Nuclear weapons tests many decades ago have left a radioactive legacy

Aboveground testing rained radioactive cesium across the planet

a giant mushroom cloud billows out from Bikini atoll, as seen from a nearby beach

The July 25, 1948, “Baker” nuclear weapon test in the Pacific. The U.S. military conducted the detonation at the Bikini Atoll, part of Micronesia. Water blasted into the air was highly radioactive, contaminating many military ships viewing the test. Ships that could not be decontaminated were later sunk off the coast of San Francisco.

U.S. Department of Defense/Wikimedia Commons/(Public Domain)

From the 1950s through the 1980s, the United States and Soviet Union built and tested thousands of nuclear weapons. Fallout from those tests has littered the planet with radioactive debris — a legacy that lives on.

U.S testing took place in western states and on Pacific islands. The Soviets also tested their nukes on Pacific islands as well as at sites in what is now Russia and Kazakhstan.

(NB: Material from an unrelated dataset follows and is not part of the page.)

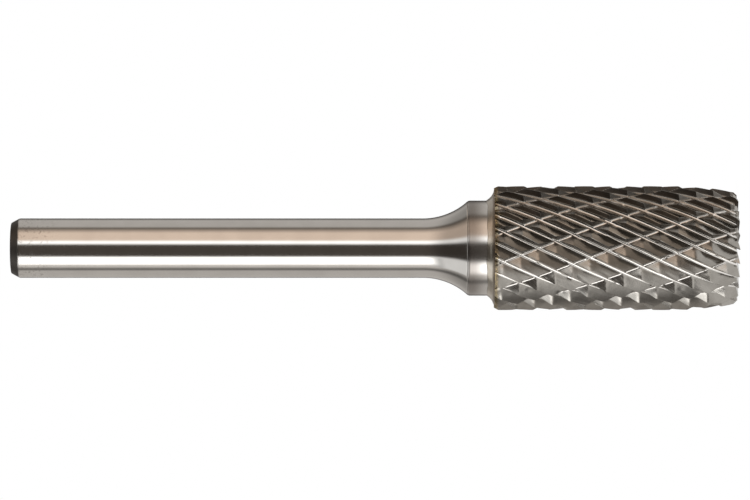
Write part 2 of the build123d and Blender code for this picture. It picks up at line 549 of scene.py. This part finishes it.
# Masks for the carbide's shader. The wheel's side leaves the tooth fronts and the steep walls of the
# cuts rougher.
# The shader also paints them near black, a painted shade; it paints the roots pale, a painted
# highlight, and the gentle walls of the cuts lighter, a painted sheen.
in_cut = cut_surface < tooth_surface
steep = in_cut * (cut_at > (CUT_WALL_START / CUT_STATIONS))
gentle = in_cut * (cut_at < (CUT_ROOT_START / CUT_STATIONS))
front = (at > ((FOOT_STATION - 0.5) / TOOTH_STATIONS)) * (1.0 - in_cut) + steep * 0.8
tooth_root = at > (TOOTH_ROOT_START / TOOTH_STATIONS)
tooth_root = tooth_root * (at < (TOOTH_ROOT_END / TOOTH_STATIONS))
cut_root = cut_at > (CUT_ROOT_START / CUT_STATIONS)
cut_root = cut_root * (cut_at < (CUT_ROOT_END / CUT_STATIONS))
root = tooth_root * (1.0 - in_cut) + cut_root * in_cut
marked = grid
for name, mark in (("tooth_front", front), ("cut_face", gentle), ("root", root)):
    marked = net.node(
        "GeometryNodeStoreNamedAttribute", inputs={"Geometry": marked, "Name": name, "Value": mark}
    )
shaped = net.node("GeometryNodeSetPosition", inputs={"Geometry": marked, "Position": chipped})
weld = 0.000002
closed = net.node("GeometryNodeMergeByDistance", inputs={"Geometry": shaped, "Distance": weld})
bend = net.node("GeometryNodeInputMeshEdgeAngle")
sharp = 0.45
smooth = net.node("GeometryNodeSetShadeSmooth", {"domain": "FACE"}, {"Geometry": closed})
creased = net.node(
    "GeometryNodeSetShadeSmooth",
    {"domain": "EDGE"},
    {"Geometry": smooth, "Selection": bend > sharp, "Shade Smooth": False},
)
real = net.node("GeometryNodeRealizeInstances", inputs={"Geometry": creased})
finished = net.node(
    "GeometryNodeSetMaterial", inputs={"Geometry": real, "Material": given.out("Material")}
)
net.node("NodeGroupOutput", inputs={0: finished})

ground_carbide, net, shader, place = metal("ground_carbide")
axes = net.node("ShaderNodeSeparateXYZ", inputs={0: place})
around = axes.out("Y").reckon("ARCTAN2", axes.out("X")) * (180 / math.pi)
along = axes.out("Z")
# Grinding streaks run along the flutes
past_flute = around - along * (360 / sizes["Tooth lead"])
streak_at = net.node("ShaderNodeCombineXYZ", inputs={0: past_flute * 1.1, 1: along * 0.12, 2: 0.0})
streak = net.node("ShaderNodeTexNoise", inputs={"Vector": streak_at, "Scale": 1.3, "Detail": 5.0})
mottle = net.node("ShaderNodeTexNoise", inputs={"Vector": place, "Scale": 0.8, "Detail": 4.0})
pits = net.node("ShaderNodeTexNoise", inputs={"Vector": place, "Scale": 9.0, "Detail": 4.0})
front = net.node("ShaderNodeAttribute", {"attribute_name": "tooth_front"}).out("Fac")
cut_face = net.node("ShaderNodeAttribute", {"attribute_name": "cut_face"}).out("Fac")
root = net.node("ShaderNodeAttribute", {"attribute_name": "root"}).out("Fac")
carbide = net.blend(mottle.step(0.35, 0.7), (0.345, 0.325, 0.295), (0.28, 0.262, 0.235))
carbide = net.blend(streak.step(0.5, 0.75) * 0.35, carbide, (0.43, 0.405, 0.37))
# Painted sheen: the gentle walls of the cuts are coloured lighter than the rest of the carbide
carbide = net.blend(cut_face * 0.35, carbide, (0.58, 0.565, 0.53))
# Painted shade: the tooth fronts and the steep walls of the cuts are coloured near black
carbide = net.blend(front * 0.85, carbide, (0.055, 0.046, 0.038))
# Painted highlight: the roots of the flutes and of the cuts are coloured pale
carbide = net.blend(root * 0.85, carbide, (0.82, 0.79, 0.75))
# Solder and flux stain the back rim, with a few brassy specks
rim_stain = along.step(head_length - 0.5, head_length - 0.15)
carbide = net.blend(rim_stain * 0.75, carbide, (0.20, 0.155, 0.085))
speck = rim_stain * pits.step(0.56, 0.62)
carbide = net.blend(speck * 0.8, carbide, (0.72, 0.55, 0.27))
gloss = 0.19 + (streak - 0.5) * 0.20 + mottle * 0.06 + cut_face * 0.06 + front * 0.2
height_map = streak * 0.004 + pits * 0.006
bump = net.node("ShaderNodeBump", inputs={"Height": height_map, "Distance": 0.001, "Strength": 0.6})
feed(net, shader, Base_Color=carbide, Roughness=gloss, Normal=bump)

blank_mesh = bpy.data.meshes.new("head_blank")
head = bpy.data.objects.new("cutting_head_teeth", blank_mesh)
bpy.context.scene.collection.objects.link(head)
grinding = head.modifiers.new("grinding", "NODES")
grinding.node_group = tree
for item in tree.interface.items_tree:
    if item.in_out == "INPUT" and item.name in sizes:
        grinding[item.identifier] = sizes[item.name]
    elif item.in_out == "INPUT" and item.name == "Seed":
        grinding[item.identifier] = 4.0
    elif item.in_out == "INPUT" and item.name == "Material":
        grinding[item.identifier] = ground_carbide
evaluated = head.evaluated_get(bpy.context.evaluated_depsgraph_get())
ground_mesh = bpy.data.meshes.new_from_object(evaluated)
head.modifiers.clear()
head.data = ground_mesh
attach(head, "root")
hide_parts("cutting_head")

# ---------------------------------------------------------------------------------------------
# Floor
# A pale round board for the burr to stand on. It is white to the camera, and fades into the
# backdrop towards its edge, so that only the burr's own shadow shows on it.
# ---------------------------------------------------------------------------------------------

floor_mesh = bpy.data.meshes.new("floor")
board_radius = 0.0105
board_sides = 96
ring = []
for k in range(board_sides):
    turn = 2 * math.pi * k / board_sides
    ring.append((board_radius * math.cos(turn), board_radius * math.sin(turn), 0.0))
floor_mesh.from_pydata(ring, [], [tuple(range(board_sides))])
floor = bpy.data.objects.new("floor", floor_mesh)
bpy.context.scene.collection.objects.link(floor)
board = bpy.data.materials.new("pale_board")
board.use_nodes = True
net = Net(board.node_tree)
net.tree.nodes.remove(net.tree.nodes["Principled BSDF"])
ray = net.node("ShaderNodeLightPath")
seen = ray.out("Is Camera Ray").high(ray.out("Is Glossy Ray")).high(ray.out("Is Transmission Ray"))
paint = net.node("ShaderNodeBsdfDiffuse", inputs={"Color": (0.9, 0.9, 0.9, 1.0)})
glow = net.node("ShaderNodeEmission", inputs={"Strength": 1.05})
spot = net.node("ShaderNodeTexCoord").out("Object")
out = net.node("ShaderNodeVectorMath", {"operation": "LENGTH"}, {0: spot}).out("Value")
share = 0.93 + out.step(0.0065, 0.0102) * 0.07
mixed = net.node("ShaderNodeMixShader", inputs={0: seen * share, 1: paint, 2: glow})
net.tree.links.new(mixed.socket, net.tree.nodes["Material Output"].inputs["Surface"])
floor_mesh.materials.append(board)

# ---------------------------------------------------------------------------------------------
# Studio light
# Long softboxes, a warm card and black flags lie along the burr, so each one shows as a band
# that runs the length of the steel.
# ---------------------------------------------------------------------------------------------

white = (1.0, 1.0, 1.0)
grey = (1.0, 0.96, 0.92)
warm = (1.0, 0.86, 0.74)
peach = (1.0, 0.81, 0.67)
black = (0.0, 0.0, 0.0)

# How much light comes from each kind of thing in the room
softbox = 2.8
lamp = 1.9
window = 1.4
card = 1.0
ceiling = 0.8  # and the feathered rim of the softbox
wall = 0.6
dim = 0.4
gap = 0.2
flag = 0.08
dark = 0.04
brightest = softbox

# What stands round the burr: where it starts and ends, its light and its tint. 0 faces the
# camera, 90 is +X and -90 is -X. Between two things the light blends from one to the other.
room_beside = [
    (-180, -165, dark, warm),
    (-150, -100, wall, grey),
    (-92, -87, gap, grey),
    (-77, -70, ceiling, grey),
    (-60, -41, softbox, white),
    (-30, 11, flag, warm),
    (20, 24, lamp, white),
    (32, 60, card, peach),
    (81, 83, gap, warm),
    (93, 133, wall, grey),
    (160, 180, dark, warm),
]
# Past the head's front end the warm card and the black flag stop, and a window faces the burr
room_ahead = [
    (-180, -160, dark, warm),
    (-100, -84, wall, grey),
    (-66, -50, gap, grey),
    (-10, 4, window, white),
    (36, 75, dim, warm),
    (104, 110, ceiling, warm),
    (130, 138, gap, peach),
    (170, 180, dark, warm),
]


def turn_share(angle):
    """An angle round the burr as a share of a full turn."""
    return (angle + 180) / 360


def ringed(net, share, things):
    """Light from the things in the room, at a share of a turn round the burr."""
    stops = []
    for start, end, level, tint in things:
        light = tuple(part * level / brightest for part in tint)
        stops += [(turn_share(start), light), (turn_share(end), light)]
    return net.node("ShaderNodeValToRGB", {"stops": stops}, {0: share})


world = bpy.data.worlds.new("studio")
bpy.context.scene.world = world
world.use_nodes = True
net = Net(world.node_tree)
sky = net.tree.nodes["Background"]
aim = net.node("ShaderNodeSeparateXYZ", inputs={0: net.node("ShaderNodeTexCoord").out("Generated")})
height = aim.out("Z")
round_share = aim.out("X").reckon("ARCTAN2", 0.0 - aim.out("Y")) * (0.5 / math.pi) + 0.5
# Towards the shank's end the strips lean in over the burr, so they follow its flare
leaning_share = aim.out("X").reckon("ARCTAN2", 1.0 - aim.out("Y")) / math.pi + 0.5
side_share = round_share + (height > 0.0) * (leaning_share - round_share)
side = ringed(net, side_share, room_beside)
# The low softbox fades along its length, and so does the rest of the room a little
box = height.step(0.08, 0.50) * (side_share > turn_share(-75)) * (side_share < turn_share(-36))
faded = net.blend(height.step(0.38, 0.60), (0.30, 0.30, 0.30), (0.58, 0.58, 0.58))
side = net.blend(box, side, faded)
side = net.blend(height.step(0.10, 0.65) * 0.42, side, black)
# The front end of the room starts a little earlier overhead
overhead = round_share.step(turn_share(90), turn_share(115))
ahead = (height - overhead * 0.17).step(-0.20, -0.36)
room = net.blend(ahead, side, ringed(net, round_share, room_ahead))
# A black flag below the front end, and dim walls at both ends of the room
flag = height.step(-0.565, -0.62) * height.step(-0.95, -0.80)
room = net.blend(flag * 0.92, room, black)
end_walls = height.step(0.985, 0.9999).high(height.step(-0.6, -0.95))
room = net.blend(end_walls, room, (0.30 / brightest, 0.30 / brightest, 0.29 / brightest))
# The backdrop is white to the camera, and polished metal shows it where it faces it
ray = net.node("ShaderNodeLightPath")
shiny = ray.out("Is Glossy Ray").high(ray.out("Is Transmission Ray"))
behind = aim.out("Y").step(0.985, 0.998) * shiny
shown = ray.out("Is Camera Ray").high(behind)
colour = net.blend(shown, room, white)
net.tree.links.new(colour.socket, sky.inputs["Color"])
strength = brightest + shown * (1.0 - brightest)
net.tree.links.new(strength.socket, sky.inputs["Strength"])

# ---------------------------------------------------------------------------------------------
# Camera
# Square on to the burr's side, turned so that the shank points left.
# ---------------------------------------------------------------------------------------------

camera_data = bpy.data.cameras.new("camera")
camera_data.sensor_width = 36.0
camera_data.lens = 254.0
camera = bpy.data.objects.new("camera", camera_data)
bpy.context.scene.collection.objects.link(camera)
right = Vector((0.0, 0.0, -1.0))
upward = Vector((1.0, 0.0, 0.0))
back = Vector((0.0, -1.0, 0.0))
turned_to = Matrix((right, upward, back)).transposed().to_4x4()
turned_to.translation = Vector((-0.00019, -0.534, 0.0365))
camera.matrix_world = turned_to
camera_data.clip_start = 0.01
camera_data.clip_end = 10.0
bpy.context.scene.camera = camera

bpy.context.scene.view_settings.view_transform = "Standard"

People living near nuclear sites were sometimes exposed to radioactive materials, known as fallout. Winds carried this toxic dust and other stuff downwind of the sites. That’s why U.S. communities in the wind’s path became known as downwinders.

Kate Brown has studied the health of people in downwinders. She’s a historian at the Massachusetts Institute of Technology in Cambridge. Their health records from the test era “show high levels of cancer, thyroid disease and other illnesses,” she says.

In the distance mushroom cloud reaches high up into the sky over a dry desert. In the foreground several uniformed troops are viewing the nuclear weapon test.
This photo captures the 1951 test of a U.S. nuclear weapon in the Nevada desert. Such bomb tests exposed troops and the public living downwind to radioactive fallout from the blasts.National Nuclear Security Administration/Nevada Site Office/Wikimedia Commons (CC0)

Some radioactive materials decay in a few weeks or months. Others can take decades or even centuries. So they their threat can linger for a very long time.

One of the main radioactive substances released by nuclear explosions is cesium-137. It has a 30-year half-life. So 50 percent of what’s present will decay every 30 years.

Such long-lived elements are helping mark a major period in human history.

“Many geographers look for signs of the Anthropocene — the era when humans have altered life on Earth,” says Brown. Such signs can include bits of plastic or evidence of fossil-fuel use. But “the most common signal they find is radioactive cesium-137,” she says. A notable layer of that isotope and others (such as plutonium) were left behind in soil and sea sediments. They now serve as a lasting record of that relatively brief era of aboveground nuclear testing.